Dataset extract
-------

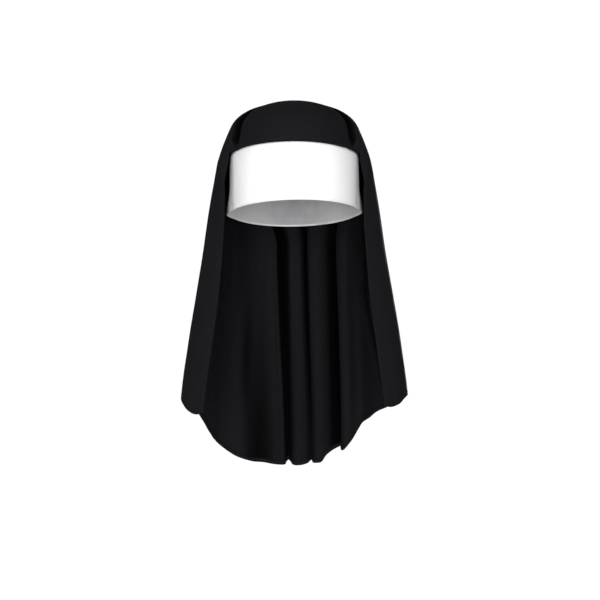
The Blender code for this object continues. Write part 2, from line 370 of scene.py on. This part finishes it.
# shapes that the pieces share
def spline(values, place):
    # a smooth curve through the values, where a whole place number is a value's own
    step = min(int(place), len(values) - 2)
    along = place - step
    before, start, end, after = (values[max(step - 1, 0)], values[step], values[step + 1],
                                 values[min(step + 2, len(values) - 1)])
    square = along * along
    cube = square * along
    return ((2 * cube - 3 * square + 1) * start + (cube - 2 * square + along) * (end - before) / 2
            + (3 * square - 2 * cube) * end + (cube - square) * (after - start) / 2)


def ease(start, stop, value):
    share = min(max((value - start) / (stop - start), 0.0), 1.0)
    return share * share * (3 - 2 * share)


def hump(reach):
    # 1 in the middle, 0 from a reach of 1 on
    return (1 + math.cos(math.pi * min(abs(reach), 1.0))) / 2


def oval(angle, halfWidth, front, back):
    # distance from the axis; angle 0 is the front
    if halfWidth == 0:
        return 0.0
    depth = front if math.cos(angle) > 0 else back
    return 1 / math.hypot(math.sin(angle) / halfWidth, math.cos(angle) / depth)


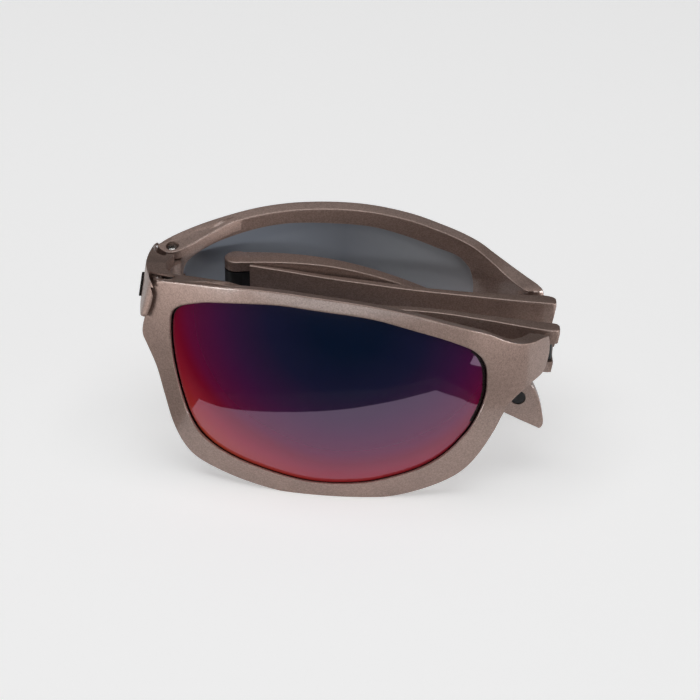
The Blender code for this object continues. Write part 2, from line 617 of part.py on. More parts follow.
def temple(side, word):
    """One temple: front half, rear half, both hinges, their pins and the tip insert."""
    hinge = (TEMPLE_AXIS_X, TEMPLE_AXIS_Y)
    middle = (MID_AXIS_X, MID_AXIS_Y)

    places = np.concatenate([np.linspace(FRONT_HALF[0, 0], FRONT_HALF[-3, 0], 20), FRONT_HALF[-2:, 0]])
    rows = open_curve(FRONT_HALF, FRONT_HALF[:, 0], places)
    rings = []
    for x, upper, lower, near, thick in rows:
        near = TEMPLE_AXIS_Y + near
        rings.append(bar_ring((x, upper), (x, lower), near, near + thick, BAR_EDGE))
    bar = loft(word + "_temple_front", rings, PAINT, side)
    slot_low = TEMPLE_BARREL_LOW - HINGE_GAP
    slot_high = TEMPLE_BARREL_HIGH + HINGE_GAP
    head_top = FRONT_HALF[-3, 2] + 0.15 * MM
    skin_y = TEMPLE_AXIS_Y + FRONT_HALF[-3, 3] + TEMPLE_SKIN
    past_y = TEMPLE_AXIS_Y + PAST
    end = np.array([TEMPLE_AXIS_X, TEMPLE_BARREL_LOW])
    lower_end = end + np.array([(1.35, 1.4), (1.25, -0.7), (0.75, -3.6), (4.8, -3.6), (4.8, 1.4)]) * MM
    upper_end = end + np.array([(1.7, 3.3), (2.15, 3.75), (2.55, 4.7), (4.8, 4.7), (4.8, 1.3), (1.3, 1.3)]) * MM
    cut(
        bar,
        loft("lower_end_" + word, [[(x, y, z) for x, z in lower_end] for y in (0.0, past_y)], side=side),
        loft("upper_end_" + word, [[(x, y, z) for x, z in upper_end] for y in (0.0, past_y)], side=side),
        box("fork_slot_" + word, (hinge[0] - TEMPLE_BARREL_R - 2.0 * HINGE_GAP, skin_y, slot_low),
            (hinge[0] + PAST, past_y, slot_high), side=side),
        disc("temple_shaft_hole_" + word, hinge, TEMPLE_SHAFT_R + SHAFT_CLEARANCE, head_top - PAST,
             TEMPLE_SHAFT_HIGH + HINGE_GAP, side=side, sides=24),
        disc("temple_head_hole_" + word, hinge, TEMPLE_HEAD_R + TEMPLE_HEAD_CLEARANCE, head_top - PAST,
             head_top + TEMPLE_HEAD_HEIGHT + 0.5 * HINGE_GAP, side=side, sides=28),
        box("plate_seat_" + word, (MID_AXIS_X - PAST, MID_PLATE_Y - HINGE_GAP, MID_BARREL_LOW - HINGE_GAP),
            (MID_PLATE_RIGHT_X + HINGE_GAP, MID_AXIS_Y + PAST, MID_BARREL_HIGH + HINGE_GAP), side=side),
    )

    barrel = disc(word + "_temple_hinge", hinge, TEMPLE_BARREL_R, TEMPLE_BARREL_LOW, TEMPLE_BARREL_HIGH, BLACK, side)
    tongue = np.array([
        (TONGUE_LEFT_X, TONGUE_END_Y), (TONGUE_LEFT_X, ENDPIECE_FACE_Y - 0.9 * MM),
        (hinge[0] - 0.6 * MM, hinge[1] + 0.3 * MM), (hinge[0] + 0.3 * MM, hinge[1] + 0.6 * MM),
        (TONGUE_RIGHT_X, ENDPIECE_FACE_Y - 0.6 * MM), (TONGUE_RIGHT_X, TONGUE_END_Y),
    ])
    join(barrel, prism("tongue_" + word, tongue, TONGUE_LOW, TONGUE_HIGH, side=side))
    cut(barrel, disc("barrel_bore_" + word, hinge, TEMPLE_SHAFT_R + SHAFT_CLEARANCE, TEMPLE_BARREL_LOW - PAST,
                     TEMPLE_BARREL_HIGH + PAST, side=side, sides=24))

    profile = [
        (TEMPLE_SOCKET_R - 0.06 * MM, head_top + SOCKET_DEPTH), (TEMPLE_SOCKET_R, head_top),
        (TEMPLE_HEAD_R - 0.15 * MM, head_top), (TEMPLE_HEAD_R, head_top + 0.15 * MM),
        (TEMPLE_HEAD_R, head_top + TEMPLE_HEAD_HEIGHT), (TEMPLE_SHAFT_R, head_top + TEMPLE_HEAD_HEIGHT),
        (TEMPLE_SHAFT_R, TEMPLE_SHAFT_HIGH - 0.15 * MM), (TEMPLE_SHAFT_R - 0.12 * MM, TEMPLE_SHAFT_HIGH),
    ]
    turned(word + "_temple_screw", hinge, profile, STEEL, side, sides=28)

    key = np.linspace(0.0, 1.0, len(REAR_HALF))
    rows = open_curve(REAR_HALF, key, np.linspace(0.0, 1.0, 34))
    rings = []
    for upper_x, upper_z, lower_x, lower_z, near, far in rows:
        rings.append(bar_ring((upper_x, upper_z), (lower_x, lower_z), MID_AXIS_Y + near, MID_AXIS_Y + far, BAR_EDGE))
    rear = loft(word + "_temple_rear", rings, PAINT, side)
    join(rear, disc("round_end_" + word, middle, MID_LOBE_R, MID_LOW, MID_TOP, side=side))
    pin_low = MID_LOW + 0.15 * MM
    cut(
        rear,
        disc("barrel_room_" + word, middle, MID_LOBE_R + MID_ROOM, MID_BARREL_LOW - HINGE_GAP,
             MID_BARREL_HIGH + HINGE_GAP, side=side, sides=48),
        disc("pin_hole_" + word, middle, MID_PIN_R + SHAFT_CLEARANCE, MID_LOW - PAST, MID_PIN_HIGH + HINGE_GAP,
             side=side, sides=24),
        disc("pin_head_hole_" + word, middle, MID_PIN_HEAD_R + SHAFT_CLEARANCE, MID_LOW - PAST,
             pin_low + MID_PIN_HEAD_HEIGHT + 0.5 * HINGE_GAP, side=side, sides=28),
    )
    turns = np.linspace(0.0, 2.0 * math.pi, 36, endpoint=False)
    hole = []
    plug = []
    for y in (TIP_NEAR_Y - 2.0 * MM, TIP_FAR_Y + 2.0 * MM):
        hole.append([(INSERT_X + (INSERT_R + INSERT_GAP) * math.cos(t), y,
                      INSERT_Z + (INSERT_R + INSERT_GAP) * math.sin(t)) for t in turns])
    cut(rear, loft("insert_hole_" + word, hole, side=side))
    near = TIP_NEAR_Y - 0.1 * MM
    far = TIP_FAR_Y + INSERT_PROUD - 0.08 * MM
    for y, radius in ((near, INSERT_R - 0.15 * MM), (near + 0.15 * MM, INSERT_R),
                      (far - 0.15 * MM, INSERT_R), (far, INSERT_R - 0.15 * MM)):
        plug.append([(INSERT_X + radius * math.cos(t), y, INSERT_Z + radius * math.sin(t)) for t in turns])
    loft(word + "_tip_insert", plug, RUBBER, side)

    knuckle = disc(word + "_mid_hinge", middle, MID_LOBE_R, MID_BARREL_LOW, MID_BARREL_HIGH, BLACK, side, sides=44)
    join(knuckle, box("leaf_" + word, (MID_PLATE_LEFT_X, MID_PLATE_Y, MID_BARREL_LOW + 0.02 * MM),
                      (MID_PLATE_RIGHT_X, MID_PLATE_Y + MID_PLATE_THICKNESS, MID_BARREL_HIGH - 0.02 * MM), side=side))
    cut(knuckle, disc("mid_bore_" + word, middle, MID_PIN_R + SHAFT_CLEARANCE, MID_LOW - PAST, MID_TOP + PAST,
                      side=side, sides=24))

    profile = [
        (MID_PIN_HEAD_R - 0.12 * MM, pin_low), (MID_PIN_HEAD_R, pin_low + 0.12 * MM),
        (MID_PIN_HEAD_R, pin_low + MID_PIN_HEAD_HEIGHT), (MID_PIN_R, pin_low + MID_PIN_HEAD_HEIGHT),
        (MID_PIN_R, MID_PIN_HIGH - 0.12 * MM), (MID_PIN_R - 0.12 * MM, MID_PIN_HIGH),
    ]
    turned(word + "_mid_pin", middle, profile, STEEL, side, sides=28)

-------

Exercise details
Of all the entries above, repeat only the lines from the line that has "More parts follow." to the line that has "middle = (MID_AXIS_X, MID_AXIS_Y)", both lines included, exactly.

Solution to the exercise
The Blender code for this object continues. Write part 2, from line 617 of part.py on. More parts follow.
def temple(side, word):
    """One temple: front half, rear half, both hinges, their pins and the tip insert."""
    hinge = (TEMPLE_AXIS_X, TEMPLE_AXIS_Y)
    middle = (MID_AXIS_X, MID_AXIS_Y)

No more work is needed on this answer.